Records:
───
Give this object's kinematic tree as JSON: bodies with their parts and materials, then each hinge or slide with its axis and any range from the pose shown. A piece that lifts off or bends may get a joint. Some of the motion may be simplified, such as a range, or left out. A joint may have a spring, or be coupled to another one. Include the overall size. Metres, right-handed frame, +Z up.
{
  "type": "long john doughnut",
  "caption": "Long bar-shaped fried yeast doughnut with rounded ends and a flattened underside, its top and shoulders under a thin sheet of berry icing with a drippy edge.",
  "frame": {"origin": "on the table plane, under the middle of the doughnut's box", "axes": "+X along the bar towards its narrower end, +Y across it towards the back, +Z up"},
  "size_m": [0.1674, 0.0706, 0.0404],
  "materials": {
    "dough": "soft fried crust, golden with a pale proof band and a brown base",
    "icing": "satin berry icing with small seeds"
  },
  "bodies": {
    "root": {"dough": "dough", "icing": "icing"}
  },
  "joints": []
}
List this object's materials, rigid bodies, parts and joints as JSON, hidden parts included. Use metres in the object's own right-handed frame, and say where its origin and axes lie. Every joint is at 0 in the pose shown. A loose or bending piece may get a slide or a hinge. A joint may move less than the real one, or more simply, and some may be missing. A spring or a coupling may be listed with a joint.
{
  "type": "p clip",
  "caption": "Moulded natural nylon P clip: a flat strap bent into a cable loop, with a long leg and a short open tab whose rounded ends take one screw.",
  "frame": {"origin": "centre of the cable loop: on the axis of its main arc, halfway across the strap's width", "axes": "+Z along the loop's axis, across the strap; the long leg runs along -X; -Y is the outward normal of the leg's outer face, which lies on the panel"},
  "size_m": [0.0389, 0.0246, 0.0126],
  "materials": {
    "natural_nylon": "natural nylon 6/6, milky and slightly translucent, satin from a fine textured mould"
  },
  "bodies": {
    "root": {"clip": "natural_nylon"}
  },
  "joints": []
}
───
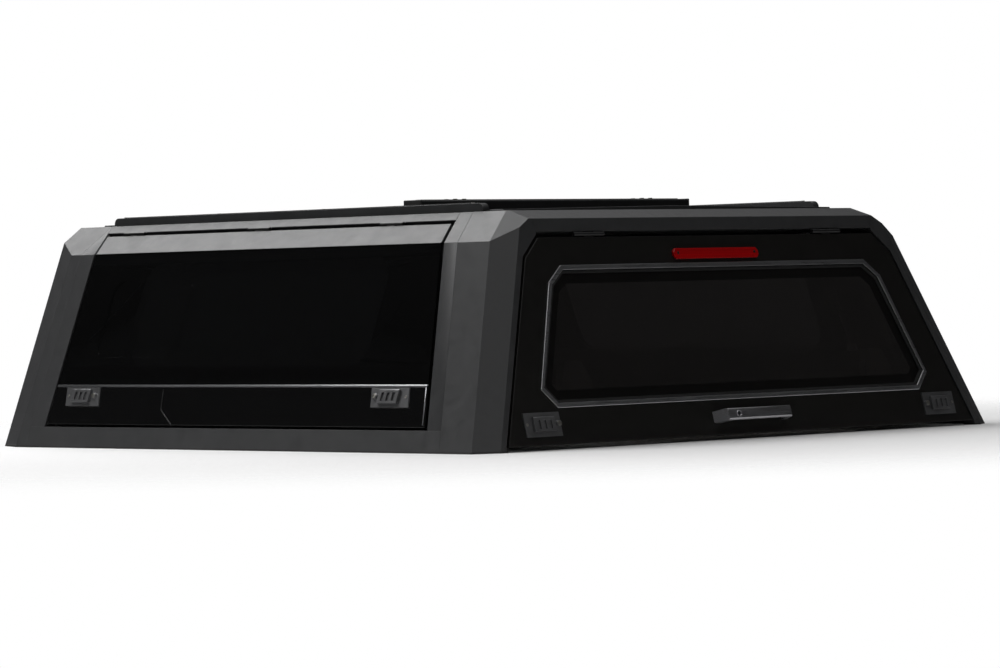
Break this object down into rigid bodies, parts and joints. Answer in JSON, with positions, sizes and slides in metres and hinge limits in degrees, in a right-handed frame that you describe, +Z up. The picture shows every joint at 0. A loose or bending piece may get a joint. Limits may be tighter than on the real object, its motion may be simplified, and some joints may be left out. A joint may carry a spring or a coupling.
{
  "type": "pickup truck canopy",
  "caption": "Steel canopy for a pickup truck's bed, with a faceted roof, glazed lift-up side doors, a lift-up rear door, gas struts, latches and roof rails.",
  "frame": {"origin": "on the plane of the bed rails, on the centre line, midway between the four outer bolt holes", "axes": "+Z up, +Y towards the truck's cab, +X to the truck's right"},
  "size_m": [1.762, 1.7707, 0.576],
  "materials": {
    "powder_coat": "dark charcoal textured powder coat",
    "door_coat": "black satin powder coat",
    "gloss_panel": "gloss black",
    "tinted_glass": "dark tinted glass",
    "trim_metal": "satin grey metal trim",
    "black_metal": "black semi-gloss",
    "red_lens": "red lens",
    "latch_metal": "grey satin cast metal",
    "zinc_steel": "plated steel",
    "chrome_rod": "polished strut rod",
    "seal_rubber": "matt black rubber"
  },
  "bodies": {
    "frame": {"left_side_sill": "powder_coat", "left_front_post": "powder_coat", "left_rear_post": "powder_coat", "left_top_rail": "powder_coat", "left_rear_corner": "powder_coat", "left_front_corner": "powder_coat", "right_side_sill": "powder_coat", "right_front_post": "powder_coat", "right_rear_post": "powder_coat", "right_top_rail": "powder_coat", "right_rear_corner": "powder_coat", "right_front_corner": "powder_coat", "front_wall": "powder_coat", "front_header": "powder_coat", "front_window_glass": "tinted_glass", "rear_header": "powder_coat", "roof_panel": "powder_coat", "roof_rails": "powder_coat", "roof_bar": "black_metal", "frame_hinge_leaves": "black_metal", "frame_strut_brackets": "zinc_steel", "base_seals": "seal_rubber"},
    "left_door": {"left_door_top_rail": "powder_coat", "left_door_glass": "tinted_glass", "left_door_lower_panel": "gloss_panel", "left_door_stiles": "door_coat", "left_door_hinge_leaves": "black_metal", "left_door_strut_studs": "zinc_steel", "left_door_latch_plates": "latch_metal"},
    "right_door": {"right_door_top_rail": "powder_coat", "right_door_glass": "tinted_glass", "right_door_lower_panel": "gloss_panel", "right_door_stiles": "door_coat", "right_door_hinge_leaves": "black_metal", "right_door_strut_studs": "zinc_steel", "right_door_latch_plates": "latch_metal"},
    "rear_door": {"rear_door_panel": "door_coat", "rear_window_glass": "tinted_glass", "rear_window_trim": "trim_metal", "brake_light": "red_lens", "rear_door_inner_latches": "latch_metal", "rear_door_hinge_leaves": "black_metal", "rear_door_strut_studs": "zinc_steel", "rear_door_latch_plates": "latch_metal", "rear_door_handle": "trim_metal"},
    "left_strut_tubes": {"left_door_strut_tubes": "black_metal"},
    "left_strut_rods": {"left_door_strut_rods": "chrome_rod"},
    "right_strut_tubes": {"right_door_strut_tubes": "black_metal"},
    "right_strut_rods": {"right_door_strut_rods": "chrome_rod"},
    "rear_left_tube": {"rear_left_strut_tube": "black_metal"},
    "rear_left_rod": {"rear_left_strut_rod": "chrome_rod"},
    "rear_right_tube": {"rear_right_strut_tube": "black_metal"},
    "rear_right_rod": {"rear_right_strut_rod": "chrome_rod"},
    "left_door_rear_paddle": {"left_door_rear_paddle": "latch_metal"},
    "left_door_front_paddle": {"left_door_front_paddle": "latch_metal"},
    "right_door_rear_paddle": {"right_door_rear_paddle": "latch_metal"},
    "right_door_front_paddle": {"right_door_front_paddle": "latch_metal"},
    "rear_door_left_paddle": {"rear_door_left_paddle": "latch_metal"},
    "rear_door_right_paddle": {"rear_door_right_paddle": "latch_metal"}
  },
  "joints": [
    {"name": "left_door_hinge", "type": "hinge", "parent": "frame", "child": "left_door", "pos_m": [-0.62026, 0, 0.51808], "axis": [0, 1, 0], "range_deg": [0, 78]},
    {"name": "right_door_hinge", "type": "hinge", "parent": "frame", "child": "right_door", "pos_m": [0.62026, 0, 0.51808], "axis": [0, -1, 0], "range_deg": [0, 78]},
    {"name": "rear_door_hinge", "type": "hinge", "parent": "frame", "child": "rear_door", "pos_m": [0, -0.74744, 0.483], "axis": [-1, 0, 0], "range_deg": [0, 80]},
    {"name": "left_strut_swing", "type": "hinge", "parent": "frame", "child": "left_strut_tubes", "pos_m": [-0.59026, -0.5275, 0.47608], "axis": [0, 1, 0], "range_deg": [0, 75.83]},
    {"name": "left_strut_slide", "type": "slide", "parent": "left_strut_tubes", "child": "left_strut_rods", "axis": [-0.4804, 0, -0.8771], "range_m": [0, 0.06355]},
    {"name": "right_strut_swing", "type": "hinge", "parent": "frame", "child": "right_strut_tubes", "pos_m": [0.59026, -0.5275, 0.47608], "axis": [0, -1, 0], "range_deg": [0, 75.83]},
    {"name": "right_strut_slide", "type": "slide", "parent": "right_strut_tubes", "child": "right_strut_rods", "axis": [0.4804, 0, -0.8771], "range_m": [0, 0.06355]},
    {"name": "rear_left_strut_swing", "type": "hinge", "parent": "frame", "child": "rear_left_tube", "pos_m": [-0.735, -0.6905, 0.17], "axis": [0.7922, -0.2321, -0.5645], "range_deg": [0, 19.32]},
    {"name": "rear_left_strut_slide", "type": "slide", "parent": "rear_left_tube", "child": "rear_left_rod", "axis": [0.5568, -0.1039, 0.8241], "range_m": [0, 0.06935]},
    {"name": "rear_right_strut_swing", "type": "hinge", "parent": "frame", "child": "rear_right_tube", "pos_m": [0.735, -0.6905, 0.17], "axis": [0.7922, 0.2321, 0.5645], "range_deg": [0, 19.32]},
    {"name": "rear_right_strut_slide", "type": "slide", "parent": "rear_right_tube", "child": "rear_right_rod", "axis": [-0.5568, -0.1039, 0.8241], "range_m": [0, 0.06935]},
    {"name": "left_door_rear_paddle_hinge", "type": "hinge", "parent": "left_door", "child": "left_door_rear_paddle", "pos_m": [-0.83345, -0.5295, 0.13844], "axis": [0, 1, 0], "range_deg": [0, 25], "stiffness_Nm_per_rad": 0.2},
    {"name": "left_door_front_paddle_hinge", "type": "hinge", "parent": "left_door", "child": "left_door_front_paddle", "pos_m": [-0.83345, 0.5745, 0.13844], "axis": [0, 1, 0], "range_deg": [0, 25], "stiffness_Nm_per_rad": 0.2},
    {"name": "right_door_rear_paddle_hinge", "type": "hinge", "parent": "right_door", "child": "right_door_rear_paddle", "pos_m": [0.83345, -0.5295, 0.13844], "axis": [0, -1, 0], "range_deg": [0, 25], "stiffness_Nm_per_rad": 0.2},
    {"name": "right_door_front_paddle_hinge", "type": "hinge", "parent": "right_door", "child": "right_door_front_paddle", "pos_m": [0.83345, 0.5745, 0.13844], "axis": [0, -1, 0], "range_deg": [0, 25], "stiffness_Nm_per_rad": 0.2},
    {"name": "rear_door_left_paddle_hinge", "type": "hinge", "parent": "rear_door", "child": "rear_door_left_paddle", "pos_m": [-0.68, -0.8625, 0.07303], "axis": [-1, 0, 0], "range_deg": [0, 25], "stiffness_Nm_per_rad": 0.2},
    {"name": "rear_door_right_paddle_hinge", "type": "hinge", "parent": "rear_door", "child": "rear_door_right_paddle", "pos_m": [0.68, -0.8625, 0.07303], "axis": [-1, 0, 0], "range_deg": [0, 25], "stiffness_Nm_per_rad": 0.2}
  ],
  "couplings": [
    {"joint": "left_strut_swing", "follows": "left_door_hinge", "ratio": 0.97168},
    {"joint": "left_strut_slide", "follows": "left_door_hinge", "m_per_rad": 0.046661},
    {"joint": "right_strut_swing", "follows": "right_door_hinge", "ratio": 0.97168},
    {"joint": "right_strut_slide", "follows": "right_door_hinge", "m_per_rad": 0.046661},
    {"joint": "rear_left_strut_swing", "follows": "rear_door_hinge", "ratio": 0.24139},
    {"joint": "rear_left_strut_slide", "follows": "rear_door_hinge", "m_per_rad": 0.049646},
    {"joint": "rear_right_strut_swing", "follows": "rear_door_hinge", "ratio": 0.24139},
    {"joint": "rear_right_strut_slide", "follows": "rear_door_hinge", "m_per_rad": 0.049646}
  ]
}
───
__Task statement__:
Only lines with the word "shown" should be collected from the material.

__Response below__:
Give this object's kinematic tree as JSON: bodies with their parts and materials, then each hinge or slide with its axis and any range from the pose shown. A piece that lifts off or bends may get a joint. Some of the motion may be simplified, such as a range, or left out. A joint may have a spring, or be coupled to another one. Include the overall size. Metres, right-handed frame, +Z up.
List this object's materials, rigid bodies, parts and joints as JSON, hidden parts included. Use metres in the object's own right-handed frame, and say where its origin and axes lie. Every joint is at 0 in the pose shown. A loose or bending piece may get a slide or a hinge. A joint may move less than the real one, or more simply, and some may be missing. A spring or a coupling may be listed with a joint.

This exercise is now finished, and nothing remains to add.